Tendemos a pensar na fofoca como algo negativo — um vício social, um prazer culposo, ou um pecado menor. Imagens vêm à mente: reality shows, threads no X, podcasts sobre celebridades, mesas de bar onde a linha entre curiosidade e julgamento se dissolve rápido. Mas a história da palavra gossip, e o que a ciência moderna diz sobre ela, revela algo bem mais interessante.
O termo vem de godsib, usado pela primeira vez em 1014, uma fusão de god (Deus) e sib (parente). God sibling era literalmente o “irmão espiritual”: o padrinho ou madrinha que assumia um laço sagrado com alguém no batismo. Com o tempo, godsib virou sinônimo de amigo íntimo, aquele com quem se compartilhava confiança e moral. A palavra evoluiu para gossip e o ato de “gossiping” não era falar mal, mas conversar entre amigos, nutrindo o vínculo que formava a ecologia da amizade.
Em outras palavras, fofocar era um gesto espiritual: um modo de manter a comunidade unida pela conversa e pela troca. Era sobre cuidar do outro, refletir sobre o comportamento humano, criar sentido.
Séculos depois, a TIME propõe um olhar parecido, mas com base científica: segundo estudos recentes, fofocar é um ato de inteligência social. Quando falamos sobre alguém, estamos mapeando relações, testando alianças, calibrando comportamentos. É uma forma de leitura emocional e moral do grupo, um treino de empatia, estratégia e convivência. O psicólogo evolutivo Robin Dunbar, famoso por estudar o papel da linguagem nas relações humanas, descobriu que dois terços de todas as nossas conversas são sobre pessoas — sobre o que fizeram, pensam, sentem. Ou seja, sobre nós.
Mas e quando essa conversa vira espetáculo? A jornalista Kelsey McKinney, criadora do podcast Normal Gossip, tenta responder em seu livro You Didn’t Hear This From Me: (Mostly) True Notes on Gossip.

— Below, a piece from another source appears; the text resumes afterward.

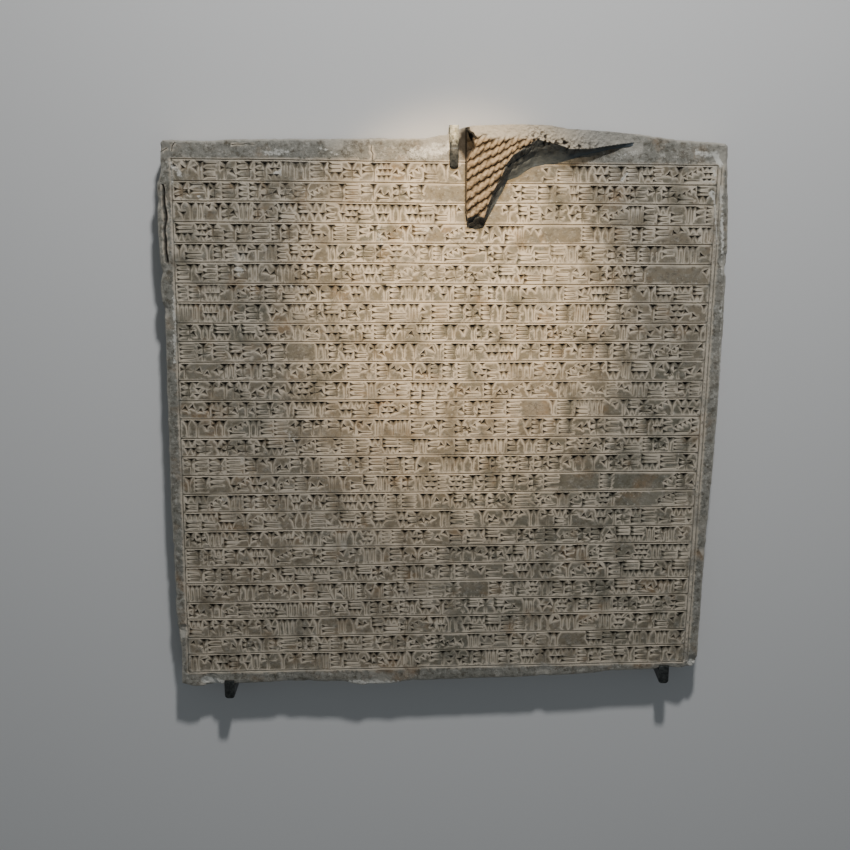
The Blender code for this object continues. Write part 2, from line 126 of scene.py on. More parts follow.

Nele, ela explora a delícia, e o dilema, de fofocar. McKinney reconhece o prazer físico e imediato que sentimos ao ouvir um “você não vai acreditar no que eu descobri”, mas também se pergunta o que isso diz sobre nós. Seu livro revela o lado ambíguo da prática: a fofoca que constrói laços também pode minar reputações; a que protege pode excluir; a que entretém pode ferir.
Ainda assim, McKinney defende que há formas legítimas e até necessárias de fofocar. Quando usada para compartilhar alertas, manter a justiça dentro de grupos ou criar senso de comunidade, a fofoca cumpre uma função essencial: redistribuir poder e informação. Ela é, no fundo, uma ferramenta de coesão e de ética coletiva, a forma mais ancestral de jornalismo oral.
Essa dimensão moral da fofoca aparece muito antes dos estudos científicos. Louisa May Alcott, autora de Little Women, dedicou o primeiro capítulo do segundo volume de sua obra a um simples título: Gossip. Ela o usa como convite — um prólogo de intimidade com o leitor. “Para começarmos de novo”, escreve, “é bom começar com um pouco de fofoca sobre as March.” Alcott entende a fofoca como um gesto de amizade e aprendizado, uma forma de compartilhar humanidade, não de julgá-la.
No fundo, talvez seja isso o que esquecemos: fofocar é uma forma de interpretar o mundo. Quando bem feita, é uma conversa moral sobre como queremos viver, amar, errar e ser melhores. A má fofoca nasce quando esquecemos esse propósito, quando a curiosidade deixa de ser empática e vira consumo.
Talvez, então, o problema nunca tenha sido falar dos outros. Foi só não saber como e nem por que. Fofocar, no seu melhor, é a linguagem divina da amizade e da inteligência.